Successfully supporting multiple blockchains is not a one-time integration but an ongoing operational commitment. The core technical foundation you've established—using a modular wallet connector like Wagmi or Web3Modal, a generalized RPC abstraction such as Viem or Ethers, and a chain-agnostic indexing layer—must be maintained. This includes monitoring new chain deployments, updating RPC endpoints for performance and reliability, and staying current with breaking changes from underlying providers like Chainlist or the Chainlink CCIP network. Your product's resilience depends on this operational diligence.

The next phase involves deepening your integration to enhance user experience and security. Implement intelligent gas estimation that accounts for different fee markets (EIP-1559 vs. legacy) and provides users with clear cost breakdowns. For asset transfers, integrate a cross-chain messaging protocol like LayerZero, Axelar, or Wormhole to enable native cross-chain actions without relying on centralized bridges. Furthermore, adopt account abstraction (ERC-4337) standards where possible to abstract away seed phrases and enable social recovery, making your multi-chain app accessible to a broader audience.

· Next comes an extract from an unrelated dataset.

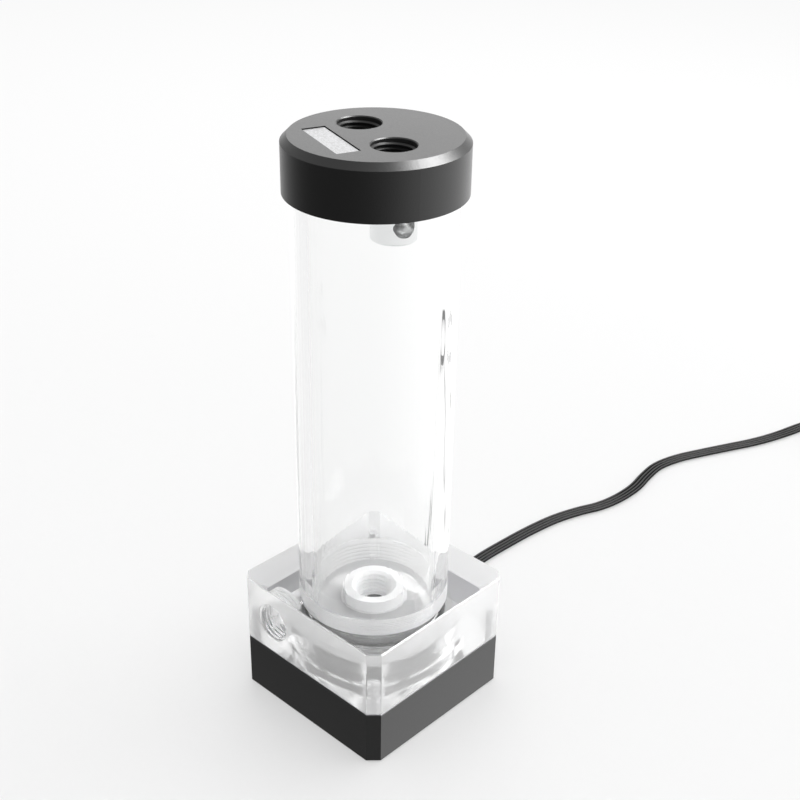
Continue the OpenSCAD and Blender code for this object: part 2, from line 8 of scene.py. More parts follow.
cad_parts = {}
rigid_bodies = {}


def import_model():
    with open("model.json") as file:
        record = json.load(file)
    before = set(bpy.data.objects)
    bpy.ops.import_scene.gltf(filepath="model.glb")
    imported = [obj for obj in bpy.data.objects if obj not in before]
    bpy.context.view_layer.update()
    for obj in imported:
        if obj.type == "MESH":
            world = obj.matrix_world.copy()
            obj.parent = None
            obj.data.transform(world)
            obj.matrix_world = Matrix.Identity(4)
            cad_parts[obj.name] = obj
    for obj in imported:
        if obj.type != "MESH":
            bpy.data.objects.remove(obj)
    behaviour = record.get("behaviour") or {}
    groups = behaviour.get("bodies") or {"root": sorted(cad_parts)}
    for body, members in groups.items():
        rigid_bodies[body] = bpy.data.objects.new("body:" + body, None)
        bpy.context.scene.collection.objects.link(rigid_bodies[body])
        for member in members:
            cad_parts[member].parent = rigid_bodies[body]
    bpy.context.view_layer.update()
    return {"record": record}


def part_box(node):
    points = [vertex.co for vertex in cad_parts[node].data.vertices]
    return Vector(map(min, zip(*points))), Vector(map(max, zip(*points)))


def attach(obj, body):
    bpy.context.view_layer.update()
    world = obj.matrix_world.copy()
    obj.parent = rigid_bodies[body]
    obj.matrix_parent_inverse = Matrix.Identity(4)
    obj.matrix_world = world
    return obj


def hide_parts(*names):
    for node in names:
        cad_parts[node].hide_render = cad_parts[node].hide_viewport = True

To validate and scale your implementation, adopt a structured testing and analytics framework. Develop a multi-chain test suite that runs against local forks (using Anvil or Hardhat) and testnets for each supported chain. Use tools like Tenderly or OpenZeppelin Defender to simulate and monitor cross-chain transactions. Finally, instrument your application with detailed analytics to track metrics per chain: user adoption rates, transaction failure modes, average gas costs, and the performance of your RPC providers. This data is critical for prioritizing chain support and optimizing the infrastructure that powers your multi-chain expansion.